下载
配置ssh无密码登录
# 测试ssh localhost, 默认需要密码
[root@node1 hadoop]# ssh localhost
The authenticity of host 'localhost (::1)' can't be established.
ECDSA key fingerprint is SHA256:Ii9RadytomW4X2LEvMQwRxoOTeGgxfNbOgwXrc/wwZI.
ECDSA key fingerprint is MD5:bc:b5:ef:93:e6:fd:7c:cd:a3:4f:a7:f6:4c:24:c7:a7.
Are you sure you want to continue connecting (yes/no)? yes
Warning: Permanently added 'localhost' (ECDSA) to the list of known hosts.
root@localhost's password:
ssh-keygen -t dsa -P '' -f ~/.ssh/id_dsa
cat ~/.ssh/id_dsa.pub >> ~/.ssh/authorized_keys
# 测试免密登录,无需密码即可登录成功
[root@node1 hadoop]# ssh localhost
Last failed login: Thu May 7 11:44:07 CST 2020 from localhost on ssh:notty
There was 1 failed login attempt since the last successful login.
Last login: Thu May 7 11:43:04 2020 from 192.168.41.1
[root@node1 ~]#
配置java环境
#已经部署过了
[root@node1 hadoop]# echo $JAVA_HOME
/usr/local/bin/jdk1.8.0_112
安装hadoop
将hadoop-2.7.7.tar.gz
拷贝到/root/hadoop
目录下并解压.
[root@node1 hadoop]# pwd
/root/hadoop
[root@node1 hadoop]# tar -zxvf hadoop-2.7.7.tar.gz
在/etc/profile
或者~/.bash_profile
配置环境变量HADOOP_HOME
.
export HADOOP_HOME=/root/hadoop/hadoop-2.7.7
export PATH=$PATH:$HADOOP_HOME/bin
使配置生效
source /etc/profile
配置hadoop
进入$HADOOP_HOME/etc/hadoop
目录,配置hadoop-env.sh
等。
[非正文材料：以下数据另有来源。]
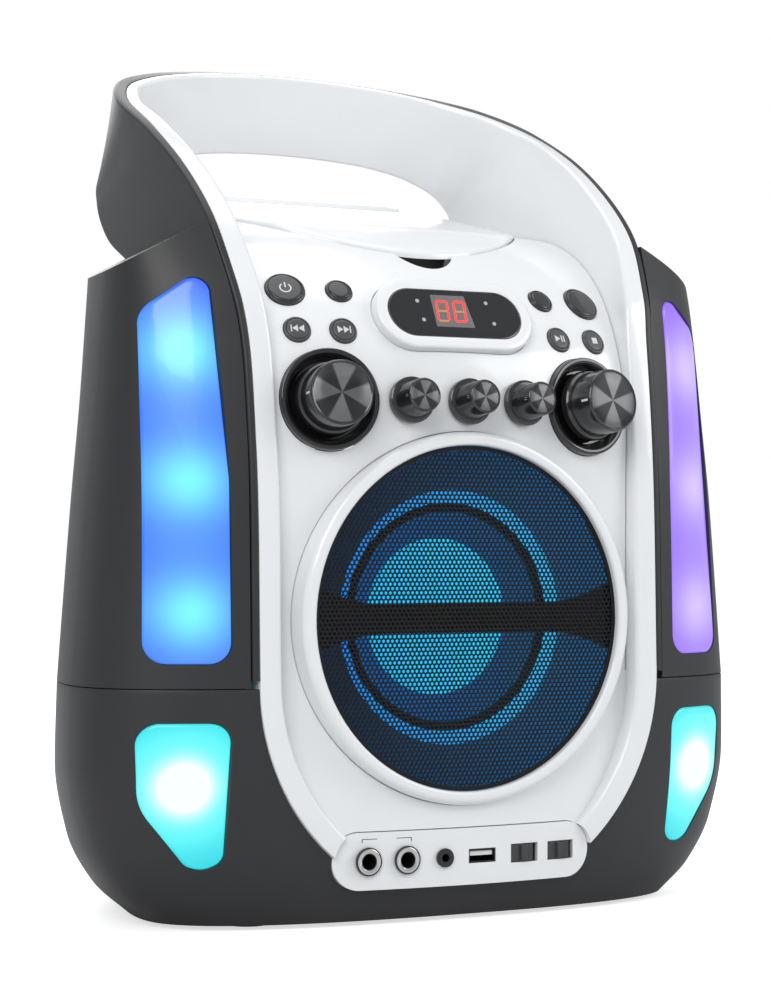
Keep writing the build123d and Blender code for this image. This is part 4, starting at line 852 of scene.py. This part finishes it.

涉及的配置文件如下:
hadoop-2.9.2/etc/hadoop/hadoop-env.sh
hadoop-2.9.2/etc/hadoop/yarn-env.sh
hadoop-2.9.2/etc/hadoop/core-site.xml
hadoop-2.9.2/etc/hadoop/hdfs-site.xml
hadoop-2.9.2/etc/hadoop/mapred-site.xml
hadoop-2.9.2/etc/hadoop/yarn-site.xml
- 配置
hadoop-env.sh
# The java implementation to use.
export JAVA_HOME=${JAVA_HOME}
- 配置
yarn-env.sh
#export JAVA_HOME=/home/y/libexec/jdk1.6.0/
- 配置
core-site.xml
<configuration>
<property>
<name>fs.default.name</name>
<value>hdfs://192.168.41.128:9000</value>
<description>HDFS的URI,文件系统://namenode标识:端口号</description>
</property>
<property>
<name>hadoop.tmp.dir</name>
<value>/root/hadoop/tmp</value>
<description>namenode上本地的hadoop临时文件夹</description>
</property>
</configuration>
- 配置
hdfs-site.xml
<configuration>
<property>
<name>dfs.name.dir</name>
<value>/root/hadoop/name</value>
<description>namenode上存储hdfs名字空间元数据 </description>
</property>
<property>
<name>dfs.data.dir</name>
<value>/root/hadoop/data</value>
<description>datanode上数据块的物理存储位置</description>
</property>
<property>
<name>dfs.replication</name>
<value>1</value>
<description>副本个数,配置默认是3,应小于datanode机器数量</description>
</property>
</configuration>
- 配置
mapred-site.xml
<configuration>
<property>
<name>mapreduce.framework.name</name>
<value>yarn</value>
</property>
</configuration>
- 配置
yarn-site.xml
<configuration>
<property>
<name>yarn.nodemanager.aux-services</name>
<value>mapreduce_shuffle</value>
</property>
<property>
<name>yarn.resourcemanager.webapp.address</name>
<value>${yarn.resourcemanager.hostname}:8099</value>
</property>
</configuration>
启动hadoop
- 格式化hdfs文件系统
bin/hadoop namenode -format
- 启动namenode
sbin/hadoop-daemon.sh start namenode
- 启动datanode
sbin/hadoop-daemon.sh start datanode
- 启动yarn
sbin/start-yarn.sh
- 验证
查看logs/
目录下是否有错误日志,通过jps
命令查看后台进程.
[root@node1 hadoop-2.7.7]# jps
17152 NodeManager
17920 Jps
16721 DataNode #数据节点
16866 ResourceManager
62190 HMaster # Hbase
16623 NameNode #名称节点
- 查看
UI
- Nodes of the cluster: http://192.168.41.128:8099/cluster/nodes
- Applications running on this node: http://192.168.41.128:8042/node/allApplications
- Browse Hdfs: http://192.168.41.128:50070/
- DataNode overview: http://192.168.41.128:50075/
提交MapReduce
作业
bin/hadoop jar share/hadoop/mapreduce/hadoop-mapreduce-examples-2.7.7.jar pi 2 100
hdfs使用
- 创建一个目录
hadoop fs -mkdir /test
- 上传一个文件到指定目录
hadoop fs -put README.txt /test
或者
hadoop fs -moveFromLocal README.txt /test
- 查看目录下文件
[root@node1 hadoop-2.7.7]# hadoop fs -ls /test